The Strad Issue: May 2017
Description: Poetic and well-balanced playing that’s full of colour
Musicians: Emmanuelle Bertrand (cello) Pascal Amoyel (piano) Lucerne Symphony Orchestra/James Gaffigan
Catalogue Number: HARMONIA MUNDI HMM 902210
This cellist-orchestra-conductor-label collaboration has brought us Shostakovich, Dutilleux, Rihm and Dvorák, and it’s fascinating how the established dynamic throws a different light on Saint-Saëns’s First Cello Concerto. Bertrand sounds as poetic and vulnerable here as she does in her recording of Dutilleux’s Tout un monde lointain... but the sound picture surrounds her with James Gaffigan’s snarling orchestra and its penchant for ferocious crescendos. This might not be an imposing performance from Bertrand but it’s an engaging one. Those defensive aspects in Bertrand’s playing are thrown into a different light in the second and third cello sonatas (only two movements of the latter survive). In the Second Sonata, her attractive variance in colour and unerring tonal quality across those colours is clear (best of all in the theme and variations) and that poised hesitance in her playing – the opposite to big-boned lyricism – makes for a special performance with Pascal Amoyel of the Romanza in the third movement.
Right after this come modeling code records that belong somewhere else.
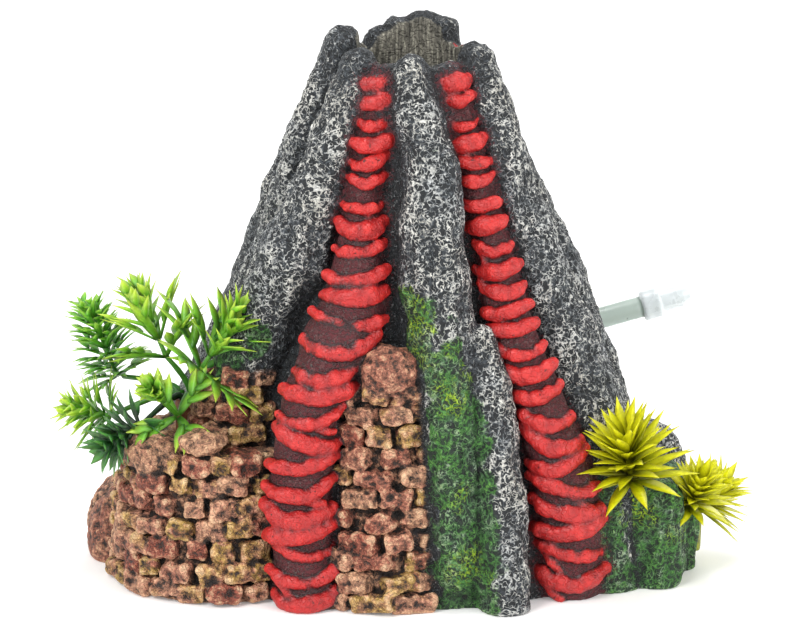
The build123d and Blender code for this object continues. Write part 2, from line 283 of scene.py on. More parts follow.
# rock fingers, top to foot: x, y, z, radius
FINGERS = {
    "front_left": [
        (-9, -15, 137, 4.3), (-11, -17, 128, 5.4), (-15, -18, 116, 6.5), (-19, -19, 103, 8),
        (-25, -18, 88, 9.5), (-33, -16, 70, 9.5), (-40, -15, 52, 9)],
    "left": [
        (-13, -5, 141, 4.6), (-16, -4, 131, 5), (-22, -3, 116, 6.2), (-26, 0, 98, 7), (-31, 2, 82, 7),
        (-39, 4, 63, 8), (-50, 8, 36, 10), (-58, 12, 4, 13)],
    "front": [
        (4.8, -21, 135, 5.2), (7, -23.5, 124, 6), (9.5, -26, 112, 6.8), (9.8, -29, 98, 8),
        (10.5, -31, 84, 8.5), (12, -33, 70, 8), (14, -37, 45, 7), (16, -40, 10, 7)],
    "front_foot": [
        (22.5, -32.5, 69, 3.4), (24.5, -34.5, 58, 4.6), (26.5, -37, 44, 5.2), (28, -39.5, 26, 5.8),
        (28.5, -42, 8, 6.6), (29, -43, -2, 6.8)],
    "right": [
        (21.5, -11, 138, 4.3), (24, -13, 127, 5.6), (28, -14.5, 112, 6.8), (32, -15, 96, 8),
        (38, -16, 80, 8.3), (44.5, -17, 65, 8.5), (51, -18, 46, 9.5), (55, -20, 20, 10), (56, -21, 0, 11)],
    "right_rear": [
        (20, 1, 136, 4.2), (26, 3, 118, 6), (34, 5, 97, 7.5), (43, 5, 76, 8.3), (51, 6, 52, 9),
        (58, 7, 22, 11), (62, 7, 0, 13)],
    "rear": [
        (8, 9.5, 142.5, 5.2), (9, 12, 131, 6), (10, 16, 118, 7), (12, 24, 90, 8), (14, 33, 56, 9),
        (16, 40, 8, 10.5), (16, 41, -2, 11)],
    "rear_middle": [
        (3, 10, 131, 4), (-1, 19, 104, 5.6), (-4, 28, 70, 6.6), (-6, 35, 34, 7.6), (-7, 40, -2, 9)],
    "rear_left": [
        (-3, 8, 139, 4.6), (-7, 12, 123, 6), (-12, 18, 102, 7.5), (-17, 24, 78, 8.5), (-22, 31, 48, 10),
        (-28, 38, 8, 12), (-28, 39, -2, 12)],
    "left_rear": [
        (-12, 4, 136, 4.2), (-19, 7, 120, 6), (-27, 11, 98, 7.5), (-35, 16, 74, 8.5), (-48, 23, 38, 11),
        (-56, 27, 6, 13), (-57, 27, -2, 13)],
    "rear_right": [
        (17, 7, 134, 4), (24, 15, 104, 6), (33, 24, 68, 7), (42, 33, 26, 9), (46, 36, -2, 11)],
}
CRATER_CHIPS = [
    (-5, 6, 136, 3.8), (15, 5, 137, 3.4), (1, 12, 137, 3.6), (-9, 0, 137, 3.2), (14, -17, 134, 3),
    (-3, -19, 133, 3), (22, -5, 133, 3.4)]

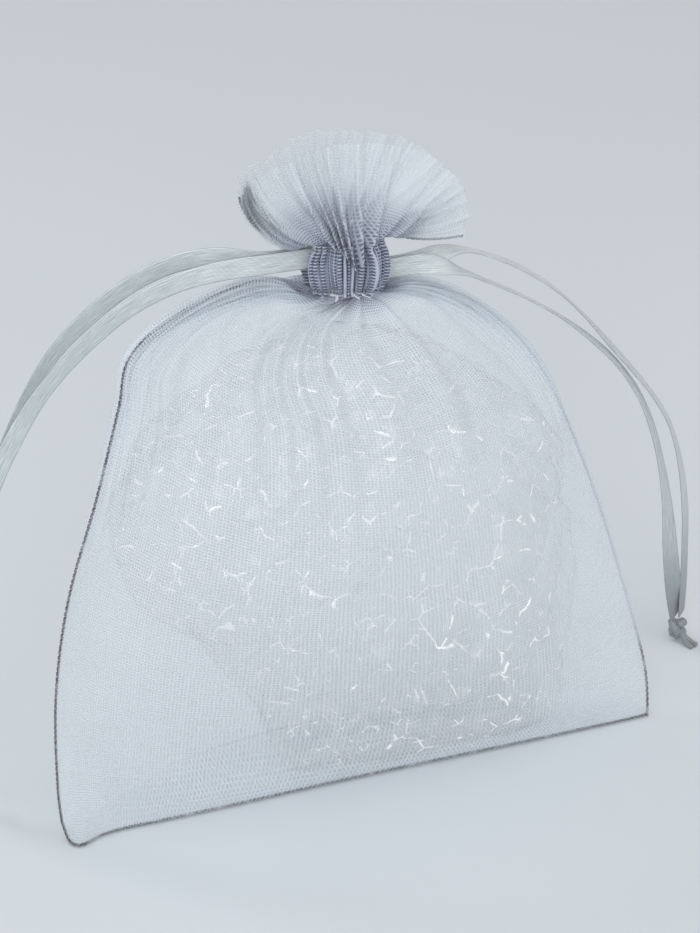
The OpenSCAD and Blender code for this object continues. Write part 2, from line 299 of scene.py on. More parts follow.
RIGHT_FRONT_STRAND = [
    [2.3, -0.5, 76.6, 0], [6.5, -0.5, 76.6, 0], [10.5, -0.7, 76.5, 20], [15.0, -1.4, 75.2, 80],
    [19.5, -0.8, 72.7, 89], [24.0, 0.4, 70.0, 88], [28.5, 1.4, 67.0, 86], [33.0, 2.4, 63.6, 82],
    [38.0, 4.0, 59.2, 77], [43.0, 6.0, 54.0, 72], [47.5, 8.0, 47.8, 65], [51.0, 10.0, 41.0, 57],
    [53.5, 11.5, 34.0, 49], [55.5, 12.8, 26.0, 34], [57.0, 14.0, 17.5, 13], [58.3, 15.0, 10.5, 6],
    [59.2, 15.8, 4.5, 39],
]
RIGHT_BACK_STRAND = [
    [2.3, 0.5, 76.6, 0], [6.5, 0.5, 76.6, 0], [10.5, 0.7, 76.8, 20], [16.0, 1.3, 77.2, 86],
    [22.0, 1.6, 74.9, 90], [27.0, 2.2, 71.9, 85], [32.0, 3.2, 67.9, 80], [37.0, 5.0, 62.8, 76],
    [41.5, 6.6, 57.6, 73], [46.0, 8.2, 52.4, 72], [50.5, 9.8, 46.8, 68], [54.5, 11.2, 40.5, 61],
    [57.5, 12.8, 32.5, 55], [59.5, 14.5, 24.0, 49], [60.3, 15.5, 16.5, 44], [60.6, 16.0, 10.5, 41],
    [60.7, 16.4, 4.5, 45],
]
KNOT_Z = 2.3


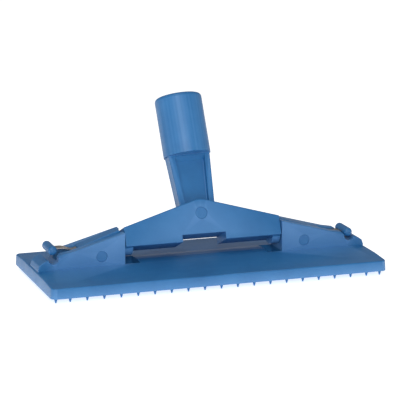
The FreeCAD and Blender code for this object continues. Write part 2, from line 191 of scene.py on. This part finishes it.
# ---- stage, light and camera ----
def make_floor():
    """One large white sheet just under the spikes."""
    bpy.ops.mesh.primitive_plane_add(size=6.0, location=(0, 0, FLOOR_Z - 0.0002))
    floor = bpy.context.object
    floor.name = "studio_floor"
    dress(floor, studio_white("studio_white"))


def area_light(name, place, target, size, power):
    """A soft square lamp aimed at a point."""
    lamp = bpy.data.lights.new(name, "AREA")
    lamp.shape = "SQUARE"
    lamp.size = size
    lamp.energy = power
    holder = bpy.data.objects.new(name, lamp)
    scene.collection.objects.link(holder)
    holder.location = place
    holder.rotation_euler = (Vector(target) - Vector(place)).to_track_quat("-Z", "Y").to_euler()
    return holder


def make_lights():
    """White surroundings, a broad key from the upper left and a weaker lamp from above, slightly
    front left.
    """
    world = bpy.data.worlds.new("studio")
    scene.world = world
    world.use_nodes = True
    background = world.node_tree.nodes["Background"]
    background.inputs["Color"].default_value = (1.0, 1.0, 1.0, 1.0)
    background.inputs["Strength"].default_value = 0.34
    area_light("key", (-0.45, -1.15, 0.55), (0, 0, 0.03), 0.5, 7.0)
    area_light("top", (-0.25, -0.25, 1.0), (0, 0, 0.03), 0.5, 2.0)


CAMERA_AZIMUTH = math.radians(18.56)
CAMERA_ELEVATION = math.radians(12.92)
CAMERA_DISTANCE = 1.494
FOCAL_MM = 196.9
AIM_SIDEWAYS = 0.0002
AIM_UP = 0.0457


def make_camera():
    """Long lens from the front left, a little above the plate."""
    a, e = CAMERA_AZIMUTH, CAMERA_ELEVATION
    back = Vector((-math.sin(a) * math.cos(e), -math.cos(a) * math.cos(e), math.sin(e)))
    right = Vector((math.cos(a), -math.sin(a), 0))
    up = back.cross(right)
    data = bpy.data.cameras.new("camera")
    data.lens = FOCAL_MM
    data.sensor_width = 36.0
    data.clip_start = 0.05
    holder = bpy.data.objects.new("camera", data)
    scene.collection.objects.link(holder)
    holder.location = back * CAMERA_DISTANCE + right * AIM_SIDEWAYS + up * AIM_UP
    holder.rotation_euler = back.to_track_quat("Z", "Y").to_euler()
    scene.camera = holder


make_floor()
make_lights()
make_camera()
scene.view_settings.view_transform = "Standard"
The torrent of ideas and textures (even more double-stopping and colourations here) that pours out of the Third Sonata’s first movement isn’t quite balanced out by the delicacy of the Andante that follows (with some trademark Saint-Saëns textures). Perhaps the lost third and fourth movements would have solved the problem. We’ll never know, but the stub makes a useful supplement here, especially from a cellist who always plays to the qualities of the instrument.